Gesù non ha contestato l’ideologia del popolo eletto. Anche per lui la salvezza viene da Israele, ma a patto che questo popolo resti fedele agli ideali di giustizia e di amore che ne avevano segnato la nascita. Per questo ha annunziato la venuta del regno di Dio e ha indicato le condizioni per entrarvi. Ha quindi iniziato un grande movimento di rinnovamento spirituale e sociale, che doveva preludere all’intervento finale di Dio nella storia umana. E in questo progetto ha coinvolto dodici dei suoi discepoli, mandandoli ai loro connazionali, con il compito di guarire, risuscitare, purificare, rinnovare. Sono loro che dovevano diventare i patriarchi delle dodici tribù di un popolo rinnovato.
I discepoli di Gesù hanno preso sul serio la sua predicazione si sono considerati come il vero Israele degli ultimi tempi, pronto ad accogliere il regno di Dio da lui inaugurato. E di conseguenza hanno considerato i loro connazionali che avevano rifiutato Gesù come rami secchi, a cui si sarebbero sostituiti i gentili che invece avevano creduto in lui. Un popolo eletto totalmente rinnovato, che però non ha saputo evitare la deriva del sacro romano impero e di tutto ciò che esso ha comportato nella storia.

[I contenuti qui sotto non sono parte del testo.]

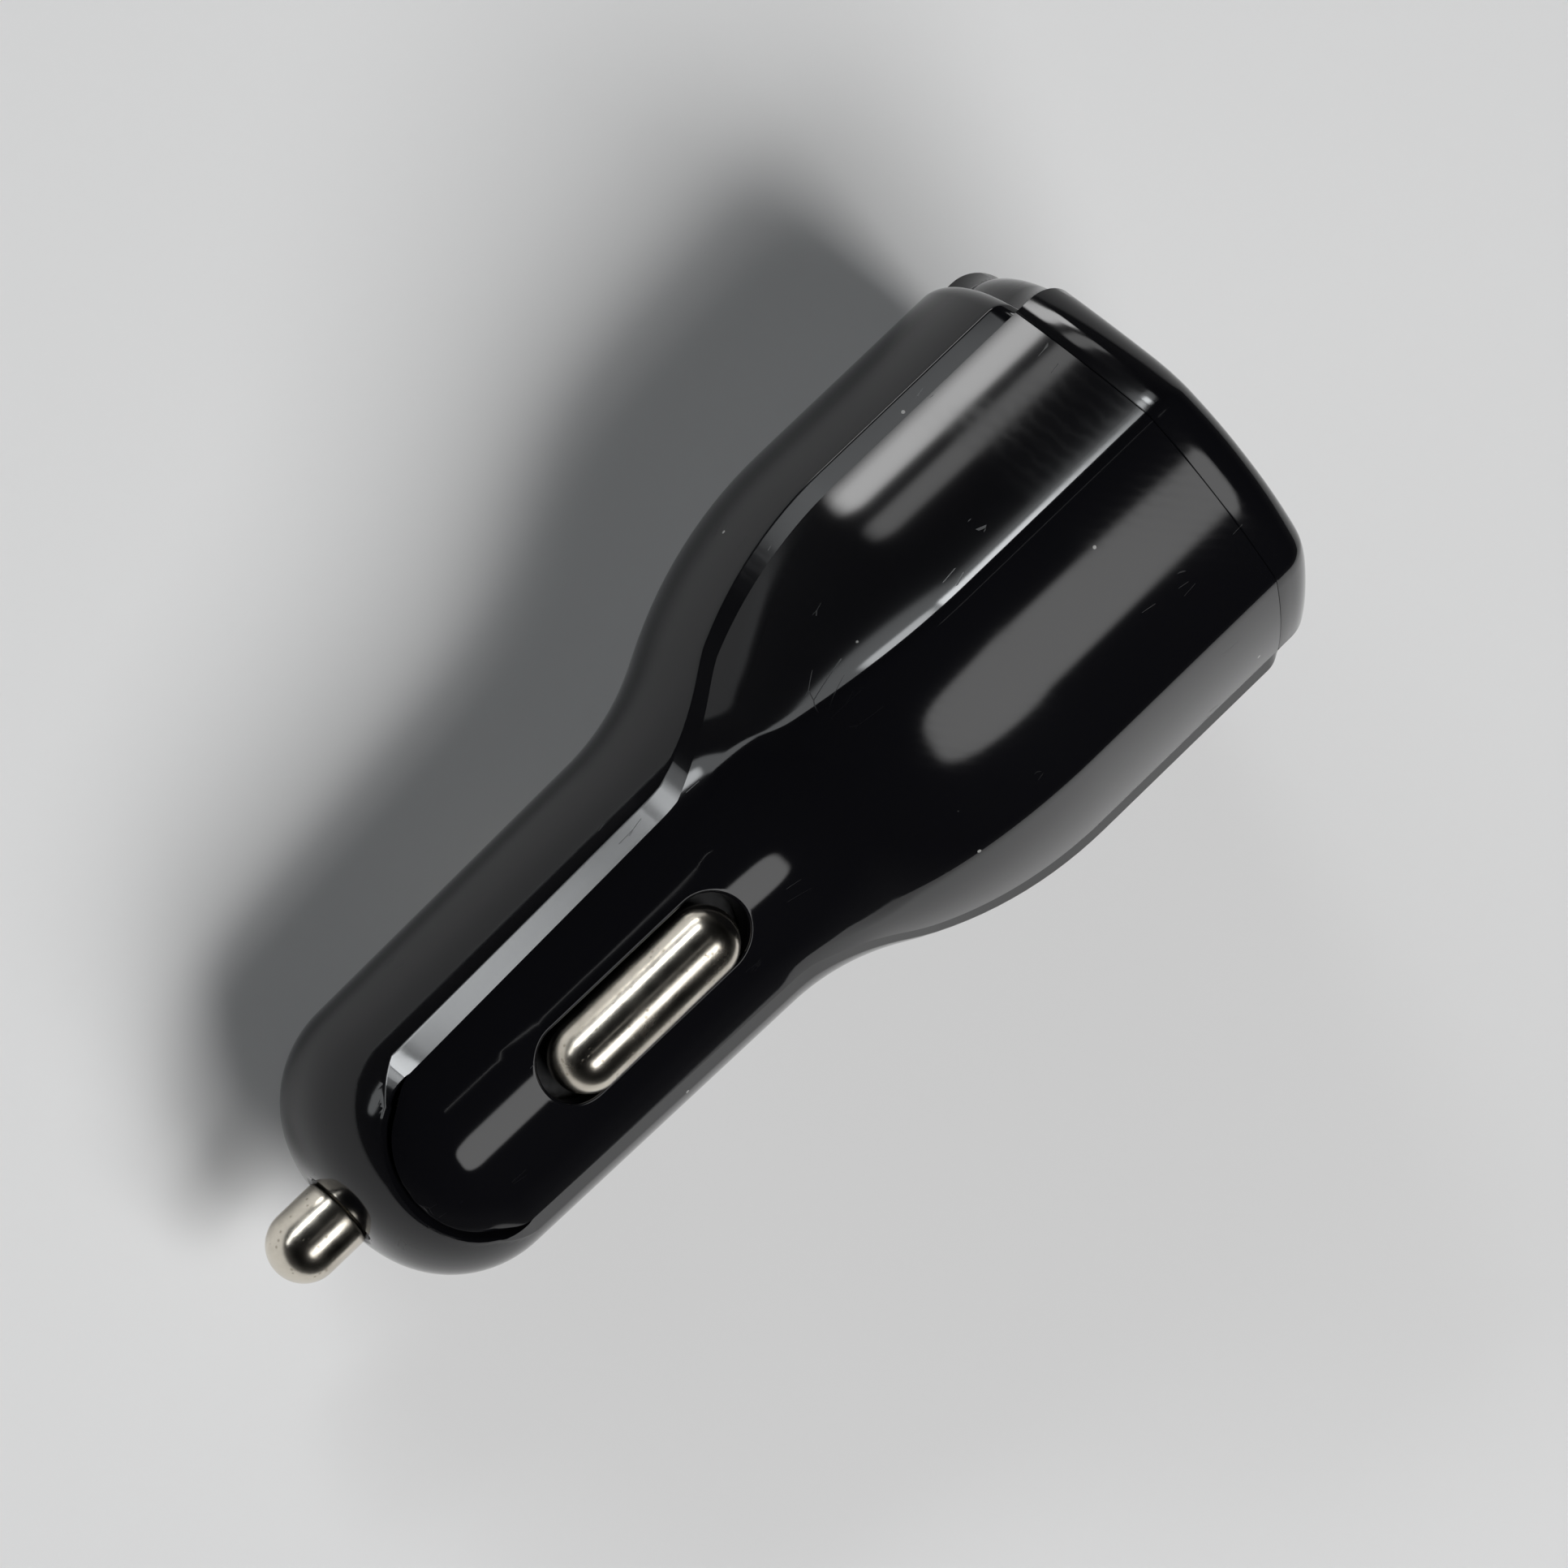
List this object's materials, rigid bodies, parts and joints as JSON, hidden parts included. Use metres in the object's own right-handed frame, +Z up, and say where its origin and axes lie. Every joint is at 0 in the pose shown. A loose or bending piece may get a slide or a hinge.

E adesso? L’idea di un popolo eletto, sia esso formato da ebrei o da cristiani, ha fatto il suo tempo. Oggi emerge in primo piano un’umanità in crisi, straziata da guerre e da profonde ingiustizie sociali. Solo chi saprà dare a questa umanità una vera speranza di redenzione, non a parola ma con i fatti, potrà essere considerato, forse suo malgrado, come membro di un popolo eletto. È questa la sfida della chiesa e di qualunque religione nel mondo moderno.